CARSON CITY — Legislative money panels hit the road for hearings on education budgets as the Nevada Legislature kicks off week four. Legislators also will take up election reforms, gun permits, green energy measures and juvenile services.
Assembly Ways and Means and Senate Finance subcommittees will review K-12 education budgets Monday morning in Carson City before traveling to Southern Nevada, where they will hold another hearing that night at Green Valley High School.
Local governments would be able to enact new restrictions related to the placement of wind and solar energy systems under a bill to be considered by the Assembly Government Affairs Committee. AB122 would expand existing "reasonable" restrictions to include consideration of location and appearance.
Concealed weapons permits will be considered by both state Senate and Assembly judiciary committees.
Besides streamlining concealed weapons permits by allowing applicants to qualify for a type of weapon instead of individual guns, AB143, to be heard by Assembly Judiciary, would also make the names of permit holders and any information about the status of their permit confidential.
The Nevada Supreme Court last year ruled that records about former Gov. Jim Gibbons’ concealed weapon permit should be released after the Reno Gazette-Journal sued. The court ruled that while weapon permit applications are confidential, the applicant’s identity and any subsequent records of investigation, suspension or revocation are not. AB143 would make all records confidential.

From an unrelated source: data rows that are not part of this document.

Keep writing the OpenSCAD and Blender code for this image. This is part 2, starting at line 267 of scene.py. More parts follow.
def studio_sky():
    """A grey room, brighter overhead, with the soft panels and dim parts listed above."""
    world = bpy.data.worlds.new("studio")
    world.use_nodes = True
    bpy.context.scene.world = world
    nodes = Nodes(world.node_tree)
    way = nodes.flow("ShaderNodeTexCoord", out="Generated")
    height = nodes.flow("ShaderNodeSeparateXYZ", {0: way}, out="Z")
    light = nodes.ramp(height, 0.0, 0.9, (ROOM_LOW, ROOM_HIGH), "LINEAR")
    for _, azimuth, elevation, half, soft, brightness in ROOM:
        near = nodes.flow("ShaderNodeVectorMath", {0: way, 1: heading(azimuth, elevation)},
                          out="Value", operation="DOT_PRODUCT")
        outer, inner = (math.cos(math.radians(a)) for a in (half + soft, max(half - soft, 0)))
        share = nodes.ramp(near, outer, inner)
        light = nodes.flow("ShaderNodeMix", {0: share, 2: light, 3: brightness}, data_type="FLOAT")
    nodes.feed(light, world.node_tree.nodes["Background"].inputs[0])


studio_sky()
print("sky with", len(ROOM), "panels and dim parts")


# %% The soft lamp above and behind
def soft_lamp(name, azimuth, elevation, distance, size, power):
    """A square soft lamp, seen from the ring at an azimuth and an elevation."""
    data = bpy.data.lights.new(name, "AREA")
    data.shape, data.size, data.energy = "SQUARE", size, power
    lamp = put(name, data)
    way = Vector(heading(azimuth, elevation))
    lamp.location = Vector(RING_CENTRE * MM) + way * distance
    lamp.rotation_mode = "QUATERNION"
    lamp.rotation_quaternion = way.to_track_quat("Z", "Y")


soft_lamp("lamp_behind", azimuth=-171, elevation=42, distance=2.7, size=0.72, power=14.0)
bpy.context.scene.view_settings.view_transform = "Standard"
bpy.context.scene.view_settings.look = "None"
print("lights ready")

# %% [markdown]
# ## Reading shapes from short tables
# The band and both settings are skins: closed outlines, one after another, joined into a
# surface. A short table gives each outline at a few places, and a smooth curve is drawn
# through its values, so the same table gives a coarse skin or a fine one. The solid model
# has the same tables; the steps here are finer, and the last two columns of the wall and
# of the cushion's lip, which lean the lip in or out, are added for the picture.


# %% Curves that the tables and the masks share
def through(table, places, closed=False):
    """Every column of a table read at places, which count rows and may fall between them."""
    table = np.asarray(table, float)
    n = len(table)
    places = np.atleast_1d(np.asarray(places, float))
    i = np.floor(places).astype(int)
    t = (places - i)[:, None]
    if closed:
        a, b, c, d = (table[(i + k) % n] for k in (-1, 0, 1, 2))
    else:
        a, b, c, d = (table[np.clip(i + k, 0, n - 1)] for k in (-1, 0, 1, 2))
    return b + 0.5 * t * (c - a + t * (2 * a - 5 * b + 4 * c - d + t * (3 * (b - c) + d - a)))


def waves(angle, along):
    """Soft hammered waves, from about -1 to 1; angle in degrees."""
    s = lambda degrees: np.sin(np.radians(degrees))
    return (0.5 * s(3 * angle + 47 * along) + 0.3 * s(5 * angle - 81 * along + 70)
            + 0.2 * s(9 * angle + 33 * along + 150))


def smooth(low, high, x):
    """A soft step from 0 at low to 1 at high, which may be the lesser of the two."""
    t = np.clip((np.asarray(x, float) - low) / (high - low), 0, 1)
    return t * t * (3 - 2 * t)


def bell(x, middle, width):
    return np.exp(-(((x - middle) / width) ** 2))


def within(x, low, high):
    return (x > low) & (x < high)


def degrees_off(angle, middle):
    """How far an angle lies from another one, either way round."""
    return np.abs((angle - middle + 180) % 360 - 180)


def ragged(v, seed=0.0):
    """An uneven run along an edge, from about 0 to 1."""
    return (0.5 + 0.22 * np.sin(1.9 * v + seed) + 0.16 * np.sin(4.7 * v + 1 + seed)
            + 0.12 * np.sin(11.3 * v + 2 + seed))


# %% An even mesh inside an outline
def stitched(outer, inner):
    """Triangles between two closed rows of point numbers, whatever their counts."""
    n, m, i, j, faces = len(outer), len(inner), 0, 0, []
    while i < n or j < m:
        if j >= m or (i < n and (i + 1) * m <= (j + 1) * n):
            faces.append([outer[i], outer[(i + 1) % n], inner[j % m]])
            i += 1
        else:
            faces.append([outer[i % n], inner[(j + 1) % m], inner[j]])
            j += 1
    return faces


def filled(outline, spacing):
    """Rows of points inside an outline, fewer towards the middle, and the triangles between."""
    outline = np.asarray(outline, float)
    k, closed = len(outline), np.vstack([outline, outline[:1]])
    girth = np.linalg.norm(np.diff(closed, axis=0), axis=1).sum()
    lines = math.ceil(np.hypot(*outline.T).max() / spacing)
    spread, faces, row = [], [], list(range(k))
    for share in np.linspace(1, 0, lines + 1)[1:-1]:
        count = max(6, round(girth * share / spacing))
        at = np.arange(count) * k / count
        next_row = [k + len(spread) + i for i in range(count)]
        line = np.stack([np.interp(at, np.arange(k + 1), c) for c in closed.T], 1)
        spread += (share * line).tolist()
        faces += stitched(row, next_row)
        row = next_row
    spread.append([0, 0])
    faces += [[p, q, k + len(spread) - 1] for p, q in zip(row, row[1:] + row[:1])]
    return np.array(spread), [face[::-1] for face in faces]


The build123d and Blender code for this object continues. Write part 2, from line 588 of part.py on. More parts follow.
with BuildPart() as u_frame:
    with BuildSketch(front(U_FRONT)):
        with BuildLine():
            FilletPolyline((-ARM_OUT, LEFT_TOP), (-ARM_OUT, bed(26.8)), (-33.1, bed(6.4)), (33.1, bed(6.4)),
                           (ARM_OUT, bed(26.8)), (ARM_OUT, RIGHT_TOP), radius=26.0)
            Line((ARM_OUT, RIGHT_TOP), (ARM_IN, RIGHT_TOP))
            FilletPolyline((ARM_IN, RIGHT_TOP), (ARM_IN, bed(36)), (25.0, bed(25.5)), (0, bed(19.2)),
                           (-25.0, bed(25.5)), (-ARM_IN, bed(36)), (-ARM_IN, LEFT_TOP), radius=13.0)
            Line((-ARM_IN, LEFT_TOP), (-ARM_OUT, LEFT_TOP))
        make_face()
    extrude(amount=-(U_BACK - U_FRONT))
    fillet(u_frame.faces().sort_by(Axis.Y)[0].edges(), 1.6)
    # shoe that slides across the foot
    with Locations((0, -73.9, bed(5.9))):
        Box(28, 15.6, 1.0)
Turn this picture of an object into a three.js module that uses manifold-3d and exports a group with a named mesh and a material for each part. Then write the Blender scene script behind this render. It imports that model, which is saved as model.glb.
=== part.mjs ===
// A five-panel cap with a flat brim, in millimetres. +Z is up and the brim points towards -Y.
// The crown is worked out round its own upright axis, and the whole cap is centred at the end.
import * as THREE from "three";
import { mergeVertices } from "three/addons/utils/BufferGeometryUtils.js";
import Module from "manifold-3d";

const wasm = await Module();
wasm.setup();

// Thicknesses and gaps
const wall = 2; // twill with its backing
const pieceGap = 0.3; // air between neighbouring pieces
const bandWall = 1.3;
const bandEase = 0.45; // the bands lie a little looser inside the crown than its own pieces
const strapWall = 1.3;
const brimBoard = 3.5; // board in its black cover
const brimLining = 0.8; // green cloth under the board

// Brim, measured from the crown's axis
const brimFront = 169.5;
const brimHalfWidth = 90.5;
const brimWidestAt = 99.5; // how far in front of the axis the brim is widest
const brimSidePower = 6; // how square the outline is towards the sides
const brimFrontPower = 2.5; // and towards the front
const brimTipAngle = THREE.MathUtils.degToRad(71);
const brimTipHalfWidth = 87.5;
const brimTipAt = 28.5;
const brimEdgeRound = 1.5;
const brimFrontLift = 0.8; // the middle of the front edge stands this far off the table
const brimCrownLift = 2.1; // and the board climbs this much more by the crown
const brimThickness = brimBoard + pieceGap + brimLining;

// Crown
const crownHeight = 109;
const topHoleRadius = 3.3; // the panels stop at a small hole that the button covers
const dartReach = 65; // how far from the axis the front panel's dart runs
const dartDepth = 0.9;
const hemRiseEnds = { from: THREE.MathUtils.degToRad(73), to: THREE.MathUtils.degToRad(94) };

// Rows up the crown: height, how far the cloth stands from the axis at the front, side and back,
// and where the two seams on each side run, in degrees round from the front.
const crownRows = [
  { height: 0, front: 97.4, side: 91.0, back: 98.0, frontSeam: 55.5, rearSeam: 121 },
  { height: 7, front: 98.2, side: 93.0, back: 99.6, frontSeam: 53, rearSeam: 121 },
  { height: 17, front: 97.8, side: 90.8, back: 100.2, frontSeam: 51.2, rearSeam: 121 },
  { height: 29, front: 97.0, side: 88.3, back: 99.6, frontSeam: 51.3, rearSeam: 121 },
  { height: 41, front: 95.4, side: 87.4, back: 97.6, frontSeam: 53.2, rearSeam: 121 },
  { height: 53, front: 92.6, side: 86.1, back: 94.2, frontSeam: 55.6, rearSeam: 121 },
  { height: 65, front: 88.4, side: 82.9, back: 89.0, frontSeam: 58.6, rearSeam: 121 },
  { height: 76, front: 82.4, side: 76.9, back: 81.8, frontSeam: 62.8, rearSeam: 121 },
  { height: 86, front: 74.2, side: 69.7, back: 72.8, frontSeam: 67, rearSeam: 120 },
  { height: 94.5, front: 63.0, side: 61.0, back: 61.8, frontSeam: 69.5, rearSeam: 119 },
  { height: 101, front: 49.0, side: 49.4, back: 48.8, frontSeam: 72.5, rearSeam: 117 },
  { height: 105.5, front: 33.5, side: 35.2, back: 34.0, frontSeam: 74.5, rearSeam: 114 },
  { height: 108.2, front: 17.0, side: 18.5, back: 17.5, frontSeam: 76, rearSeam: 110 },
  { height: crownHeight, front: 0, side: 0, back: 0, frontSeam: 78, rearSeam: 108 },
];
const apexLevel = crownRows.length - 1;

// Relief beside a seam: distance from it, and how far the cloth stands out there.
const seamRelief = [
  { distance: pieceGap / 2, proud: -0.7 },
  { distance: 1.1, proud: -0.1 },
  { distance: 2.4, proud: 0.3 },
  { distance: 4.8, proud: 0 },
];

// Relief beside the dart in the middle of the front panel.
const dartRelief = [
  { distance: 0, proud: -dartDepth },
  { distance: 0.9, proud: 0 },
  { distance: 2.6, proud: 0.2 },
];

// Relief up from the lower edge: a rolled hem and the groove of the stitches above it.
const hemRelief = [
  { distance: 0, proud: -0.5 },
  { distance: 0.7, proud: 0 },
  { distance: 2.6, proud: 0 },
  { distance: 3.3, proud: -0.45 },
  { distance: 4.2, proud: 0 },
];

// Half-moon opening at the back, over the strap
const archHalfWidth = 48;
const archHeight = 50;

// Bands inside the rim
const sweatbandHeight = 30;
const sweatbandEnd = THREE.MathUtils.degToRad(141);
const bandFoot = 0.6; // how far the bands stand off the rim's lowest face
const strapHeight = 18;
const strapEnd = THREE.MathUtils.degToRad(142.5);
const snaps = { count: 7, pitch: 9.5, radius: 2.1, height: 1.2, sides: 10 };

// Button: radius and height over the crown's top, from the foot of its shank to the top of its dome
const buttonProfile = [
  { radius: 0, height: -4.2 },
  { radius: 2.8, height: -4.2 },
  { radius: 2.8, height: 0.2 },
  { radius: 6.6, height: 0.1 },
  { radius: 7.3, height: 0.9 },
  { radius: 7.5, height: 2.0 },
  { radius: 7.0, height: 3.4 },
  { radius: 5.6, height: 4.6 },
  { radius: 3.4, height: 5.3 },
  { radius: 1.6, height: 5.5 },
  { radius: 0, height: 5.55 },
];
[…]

Public officials who violate Nevada’s Open Meeting Law would be subject to civil penalties up to $500 under AB59, to be considered Tuesday by Assembly Government Affairs.
Election reform packages proposed by Secretary of State Ross Miller will receive hearings Tuesday in front of the Assembly Legislative Operations and Elections Committee. AB82 deals with new requirements for organizers; voting precincts; campaign donations and electronic filing of contribution reports. AB81 makes various changes to qualifications for minor political parties and raises candidacy filing fees.
AB157, sponsored by Assemblyman Pat Hickey, R-Reno, would move Nevada’s primary election from the second Tuesday in June to the second Tuesday in September. The panel will consider that bill Thursday.
The Senate Education Committee on Wednesday will hear bills that are part of education reforms proposed by Democrats. They include creating reading skills development centers at the state’s two universities to help grade schoolers who have trouble reading and establishing a State Board of Charter Schools.
Senate Natural Resources will hold a hearing on SJR5, a resolution opposing any plans by the federal government to expand wild horse management areas in Nevada.
On Thursday, Assembly Ways and Means and Senate Finance subcommittees will hear budgets pertaining to the Nevada System of Higher Education.
Assembly Natural Resources, Agriculture and Mining will consider AB167, which would make it a felony to intentionally introduce an invasive aquatic species into Nevada waterways and impose civil penalties of up to $250,000.
Money subcommittees on Friday review Child and Family Services budgets, including juvenile services and youth camps, areas that would be subject to big funding decreases under Gov. Brian Sandoval’s spending plan.